”Perhaps it would’ve been better if we had…” Jo muttered under his breath as the gates boomed shut behind him. Ren still hadn’t said anything. The way she was acting, she might not say another word for the rest of her life. She never wanted to kill, never wanted to be a shinobi, actually. Most of the kids in the Academy class were there against their will; taken from their quiet, comfortable lives after they’d tested positive for the ability to mold and produce copious amounts of chakra. Jo and Ren had both been members of that demographic. Sure, there were those that
wanted to be shinobi in their class; mostly those that came from shinobi parents, or one of the great clans. For the most past, however, the children had no choice. Jo and Ren had watched one-by-one as their classmates fell. Some to exhaustion, some to failed experimental training or mutation; a few even took their own lives, unable to stand the constant pressure and grueling physical conditioning. Jo remembered one who had killed himself during a written examination. The boy simply stopped writing, stared at the point of his pencil for a moment, then thrust it into his jugular. He was dead long before the medics could get to him; but it wasn’t his death that haunted Jo the most. It was the relaxed smile that the boy wore as he did it; a smile that lasted even after rigor mortis had set in. Was death so sweet a release from this life?
Jo’s memories flashed back to the images of the dead marsh agents that fell by his hand, a wave of nausea turning his stomach. He blinked as he realized that he and Ren were no longer walking together. She had turned down the road leading to the apartment she shared with her mother without so much as a have goodbye. Jo wondered if he’d ever see her again, or if she’d follow that boy into Oblivion.
More memories came back to him as he walked aimlessly, never once looking up from the pavestones;
”As far as the actual killing stage, it is usually completed in the heat of the moment, and for the modern, properly conditioned shinobi soldier, killing in such a circumstance is most often completed reflexively, without conscious thought. It is as though a human being is a weapon.” Nara Bii-Ryu said in his lecture on killing over four years ago…
</I><I>”Don’t let this Academy, or your commanding officers, or anyone else take from you your humanity; or you’ll regret it for the rest of your life. Do you understand?”
The soft, sweet voice of his academic advisor rang through his mind. He had killed those men so mindlessly, so mechanically. At the time, he didn’t even have to think about what he was doing. Had he lost his humanity in the Academy? Was he just a killing automaton? Then, the voice of his father broke the surface; his words echoing the night he had told Jo about his first kills when he had been a Medic for the Imperial Army and their M.A.S.H. was raided.
”Just remember, son. When you’re out there, you do what you have to do; but you come home to your family, alright?”
Jo only realized where he was when his knuckles rapped the front door to his parents house. It only took a couple of minutes before the door opened, revealing his father in his pajamas and robe.

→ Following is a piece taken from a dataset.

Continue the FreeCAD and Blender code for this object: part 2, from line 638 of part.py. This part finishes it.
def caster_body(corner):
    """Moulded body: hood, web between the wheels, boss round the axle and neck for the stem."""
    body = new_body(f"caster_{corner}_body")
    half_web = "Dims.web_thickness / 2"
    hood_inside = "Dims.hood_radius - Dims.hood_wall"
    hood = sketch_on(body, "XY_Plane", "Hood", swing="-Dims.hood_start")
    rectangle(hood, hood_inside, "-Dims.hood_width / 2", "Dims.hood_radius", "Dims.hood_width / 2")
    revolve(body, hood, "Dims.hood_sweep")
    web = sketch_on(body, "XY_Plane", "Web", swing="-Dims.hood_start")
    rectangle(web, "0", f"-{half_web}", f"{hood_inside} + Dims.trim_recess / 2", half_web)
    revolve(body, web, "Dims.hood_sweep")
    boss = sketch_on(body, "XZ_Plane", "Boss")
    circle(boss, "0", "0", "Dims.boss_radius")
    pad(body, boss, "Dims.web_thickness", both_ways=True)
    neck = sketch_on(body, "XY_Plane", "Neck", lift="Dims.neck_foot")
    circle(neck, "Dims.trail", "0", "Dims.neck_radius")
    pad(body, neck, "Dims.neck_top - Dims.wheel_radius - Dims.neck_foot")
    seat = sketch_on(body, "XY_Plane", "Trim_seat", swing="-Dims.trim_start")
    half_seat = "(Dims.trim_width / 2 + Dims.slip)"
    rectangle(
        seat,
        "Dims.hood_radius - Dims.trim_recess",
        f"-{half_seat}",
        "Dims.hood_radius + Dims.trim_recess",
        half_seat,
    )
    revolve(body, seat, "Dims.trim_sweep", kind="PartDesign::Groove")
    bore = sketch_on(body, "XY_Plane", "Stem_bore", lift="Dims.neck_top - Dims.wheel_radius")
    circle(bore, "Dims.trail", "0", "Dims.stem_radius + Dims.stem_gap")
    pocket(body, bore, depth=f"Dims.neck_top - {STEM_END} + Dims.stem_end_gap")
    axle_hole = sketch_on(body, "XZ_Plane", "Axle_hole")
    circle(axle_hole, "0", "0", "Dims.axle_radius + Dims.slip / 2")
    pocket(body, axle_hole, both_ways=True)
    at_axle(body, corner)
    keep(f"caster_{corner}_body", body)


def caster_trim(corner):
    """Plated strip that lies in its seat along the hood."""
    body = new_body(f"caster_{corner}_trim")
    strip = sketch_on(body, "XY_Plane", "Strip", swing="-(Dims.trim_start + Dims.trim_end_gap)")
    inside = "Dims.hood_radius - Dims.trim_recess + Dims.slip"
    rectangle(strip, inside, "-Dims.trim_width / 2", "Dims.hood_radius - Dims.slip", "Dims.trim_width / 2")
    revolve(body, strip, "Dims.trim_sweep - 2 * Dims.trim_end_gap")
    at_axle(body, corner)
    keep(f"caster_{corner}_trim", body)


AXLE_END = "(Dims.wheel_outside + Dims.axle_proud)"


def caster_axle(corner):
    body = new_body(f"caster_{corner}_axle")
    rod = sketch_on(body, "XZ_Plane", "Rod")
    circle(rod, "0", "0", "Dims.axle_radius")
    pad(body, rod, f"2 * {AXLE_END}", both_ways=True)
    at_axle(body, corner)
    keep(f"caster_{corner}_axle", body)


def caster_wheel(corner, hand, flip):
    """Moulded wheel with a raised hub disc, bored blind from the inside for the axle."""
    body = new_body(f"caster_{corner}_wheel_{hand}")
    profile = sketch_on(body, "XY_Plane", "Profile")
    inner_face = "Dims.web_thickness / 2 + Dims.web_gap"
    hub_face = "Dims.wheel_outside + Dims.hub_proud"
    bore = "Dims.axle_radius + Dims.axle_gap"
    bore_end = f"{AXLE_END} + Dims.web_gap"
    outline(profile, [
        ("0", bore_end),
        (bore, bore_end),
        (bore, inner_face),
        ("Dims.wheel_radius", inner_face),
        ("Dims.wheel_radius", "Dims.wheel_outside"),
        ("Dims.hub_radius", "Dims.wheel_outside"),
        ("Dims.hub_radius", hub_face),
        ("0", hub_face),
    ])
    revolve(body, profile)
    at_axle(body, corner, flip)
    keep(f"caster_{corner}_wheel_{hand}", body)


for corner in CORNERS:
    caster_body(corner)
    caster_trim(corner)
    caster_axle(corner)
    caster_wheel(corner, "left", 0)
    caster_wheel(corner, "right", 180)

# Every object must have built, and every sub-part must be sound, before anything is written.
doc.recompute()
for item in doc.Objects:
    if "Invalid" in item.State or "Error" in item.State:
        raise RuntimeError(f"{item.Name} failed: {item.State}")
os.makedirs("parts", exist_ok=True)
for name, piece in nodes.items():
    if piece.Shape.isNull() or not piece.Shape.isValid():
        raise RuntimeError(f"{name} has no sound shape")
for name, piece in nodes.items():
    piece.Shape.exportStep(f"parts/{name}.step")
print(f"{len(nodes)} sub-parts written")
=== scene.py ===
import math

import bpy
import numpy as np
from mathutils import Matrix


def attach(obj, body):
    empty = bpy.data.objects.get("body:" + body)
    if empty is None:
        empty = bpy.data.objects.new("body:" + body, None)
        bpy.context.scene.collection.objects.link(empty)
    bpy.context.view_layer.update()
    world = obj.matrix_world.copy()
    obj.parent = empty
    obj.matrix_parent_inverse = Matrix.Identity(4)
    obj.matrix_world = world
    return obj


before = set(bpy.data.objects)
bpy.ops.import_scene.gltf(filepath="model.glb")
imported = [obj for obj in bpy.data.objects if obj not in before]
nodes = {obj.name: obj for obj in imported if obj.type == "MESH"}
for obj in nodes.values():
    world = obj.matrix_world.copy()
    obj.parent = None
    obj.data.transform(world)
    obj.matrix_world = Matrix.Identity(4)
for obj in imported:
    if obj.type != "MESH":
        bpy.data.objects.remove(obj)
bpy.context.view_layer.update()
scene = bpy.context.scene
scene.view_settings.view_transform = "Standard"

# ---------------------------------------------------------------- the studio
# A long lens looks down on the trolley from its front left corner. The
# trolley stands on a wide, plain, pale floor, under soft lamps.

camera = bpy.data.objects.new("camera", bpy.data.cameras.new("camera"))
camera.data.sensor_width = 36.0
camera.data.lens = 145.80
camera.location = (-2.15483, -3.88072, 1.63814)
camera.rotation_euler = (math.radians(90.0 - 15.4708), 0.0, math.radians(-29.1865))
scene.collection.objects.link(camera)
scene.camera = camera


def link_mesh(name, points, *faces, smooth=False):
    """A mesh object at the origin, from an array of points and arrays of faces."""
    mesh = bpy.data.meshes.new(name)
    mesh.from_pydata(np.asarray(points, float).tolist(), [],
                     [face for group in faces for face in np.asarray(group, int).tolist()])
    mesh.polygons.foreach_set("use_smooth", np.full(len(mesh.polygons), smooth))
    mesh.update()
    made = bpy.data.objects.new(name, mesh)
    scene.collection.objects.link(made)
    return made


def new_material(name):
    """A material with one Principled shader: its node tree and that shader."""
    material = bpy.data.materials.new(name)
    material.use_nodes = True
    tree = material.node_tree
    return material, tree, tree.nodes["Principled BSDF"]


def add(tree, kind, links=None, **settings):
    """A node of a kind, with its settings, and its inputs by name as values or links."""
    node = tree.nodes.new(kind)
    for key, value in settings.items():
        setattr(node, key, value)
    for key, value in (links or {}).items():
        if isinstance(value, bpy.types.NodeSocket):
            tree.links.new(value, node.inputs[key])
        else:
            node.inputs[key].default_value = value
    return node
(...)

”Who the hell-“ His father started, his eyes adjusting to the orange glow of the streetlights as his sleep-muddled mind contemplated who would even be awake at this hour. When he saw his son, he froze.

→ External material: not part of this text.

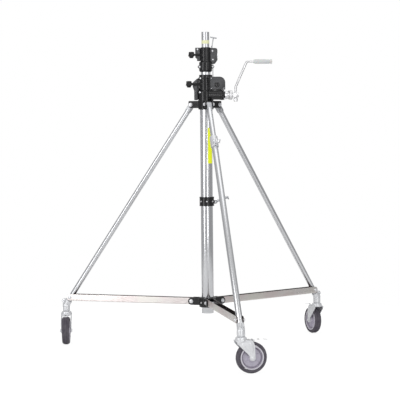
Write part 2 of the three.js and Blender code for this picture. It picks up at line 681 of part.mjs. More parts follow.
function knobAt(name, azimuth, z, from, head, end, radius, stem) {
  const knob = part(name, lobedKnob(from, head, end, radius, stem), blackPlastic);
  return group([knob], { position: [0, 0, z], rotation: [0, Math.PI / 2, rad(azimuth), "ZYX"] });
}

function tHandleAt() {
  const screw = part("t_handle", tHandle(), chrome);
  screw.applyMatrix4(T_HANDLE_PLACE);
  return screw;
}

const column = group([
  part("base_tube", baseTube(), chrome),
  part("winch_body", winchBody(), blackCasting),
  part("winch_cover", winchCover(), satinPlate),
  part("winch_side_plate", winchSidePlate(), satinPlate),
  part("worm_end_cap", wormEndCap(), blackCasting),
  part("mid_collar", midCollar(), blackCasting),
  part("latch_lever", latchLever(), zinc),
  part("lower_hub", lowerHub(), blackCasting),
  knobAt("base_lock_knob", 196, 1110, WINCH.high + 1, 68, 88, 14.5, 5),
]);

const winchTrain = group([
  part("worm_shaft", wormShaft(), steel),
  part("worm_wheel", wormWheel(), bronze),
  part("cable_drum", cableDrum(), steel),
  part("crank_hub", crankHub(), chrome),
  part("crank_arm", crankArm(), chrome),
  part("crank_lock_knob", crankLockKnob(), chrome),
  part("crank_grip", crankGrip(), gripPlastic),
]);

const risers = group([
  part("lower_riser_tube", riserTube(LOWER_RISER), chrome),
  part(
    "lower_riser_bush",
    slidingBush(BASE.radius - BASE.wall, LOWER_RISER.radius, BUSH.lowerBottom),
    nylon,
  ),
  part("riser_collar", riserCollar(), blackCasting),
  part("riser_side_plate", riserSidePlate(), satinPlate),
  part("pulley_cover", pulleyCover(), satinPlate),
  part("cable_pulley", cablePulley(), steel),
  part("riser_cable", riserCable(), steel),
  part("upper_riser_tube", riserTube(UPPER_RISER), chrome),
  part(
    "upper_riser_bush",
    slidingBush(LOWER_RISER.radius - LOWER_RISER.wall, UPPER_RISER.radius, BUSH.upperBottom),
    nylon,
  ),
  knobAt("riser_lock_knob", 200, 1231, COLLAR.high + 1, 58, 78, 14, 4.5),
  tHandleAt(),
]);

const stand = new THREE.Group();
stand.add(column, winchTrain, risers, ...Object.keys(AZIMUTH).map(leg));

const footprint = new THREE.Box3().setFromObject(stand, true).getCenter(new THREE.Vector3());
stand.position.set(-footprint.x, -footprint.y, 0);

export default stand;
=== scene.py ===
"""A crank lighting stand: the looks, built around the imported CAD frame. Sizes are in millimetres."""
import math

import bmesh
import bpy
from mathutils import Matrix, Vector


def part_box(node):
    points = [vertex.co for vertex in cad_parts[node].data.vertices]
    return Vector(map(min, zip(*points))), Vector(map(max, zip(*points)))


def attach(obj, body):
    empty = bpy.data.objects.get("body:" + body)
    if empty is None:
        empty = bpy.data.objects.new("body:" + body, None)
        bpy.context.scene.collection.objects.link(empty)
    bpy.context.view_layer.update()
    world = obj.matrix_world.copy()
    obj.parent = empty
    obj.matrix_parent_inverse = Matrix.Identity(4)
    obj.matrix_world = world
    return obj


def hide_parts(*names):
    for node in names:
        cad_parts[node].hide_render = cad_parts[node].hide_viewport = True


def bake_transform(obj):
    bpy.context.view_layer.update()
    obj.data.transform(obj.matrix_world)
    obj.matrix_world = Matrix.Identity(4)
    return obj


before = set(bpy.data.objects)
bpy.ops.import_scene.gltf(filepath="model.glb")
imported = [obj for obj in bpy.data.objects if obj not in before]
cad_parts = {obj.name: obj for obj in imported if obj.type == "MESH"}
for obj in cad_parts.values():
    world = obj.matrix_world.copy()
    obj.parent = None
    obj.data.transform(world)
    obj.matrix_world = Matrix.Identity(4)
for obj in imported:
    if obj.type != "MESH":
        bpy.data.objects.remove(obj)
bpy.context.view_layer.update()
tube_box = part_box("base_tube")
# Everything is drawn about the column's axis, then moved to where the frame has that axis.
COLUMN = Matrix.Translation([(tube_box[0][i] + tube_box[1][i]) / 2 if i < 2 else 0.0 for i in range(3)])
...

Their eyes locked, and his father knew. Jo didn’t have to say a word. They stood there in the street light, two men, each fighting the same demons, each knowing the pain the other was going through in intimate detail; both knowing that there was nothing one could do for the other to make that pain go away. For a long time, there was silence. Jo finally cleared his throat and spoke.
”I’m home…” No other words were necessary as the two embraced right there in the doorway, both sobbing unashamedly. For a moment, Jo wasn’t a shinobi. He wasn’t a soldier, a tool, or a weapon. He was a fourteen year-old boy who had just killed three fucking people. Killed them because they were from another country, killed them because those were his orders, killed them because if he hadn’t, then he and Raiden knows who else would also be dead. He was just a boy, and his father was just his father. Years of combat experience, years of busting his balls in his career; none of it mattered when your child was in pain. It was pain that he knew, a pain that would never truly fade, a pain that couldn’t be healed with soft words or a band-aid.
After a moment they both went inside. Jo’s father poured him a drink, and they talked until the sun came up. Jo recounted most of what happened, and his father respected him for omitting the classified information. They spoke of lost youth, of lost innocence; and of the honor of coming home alive.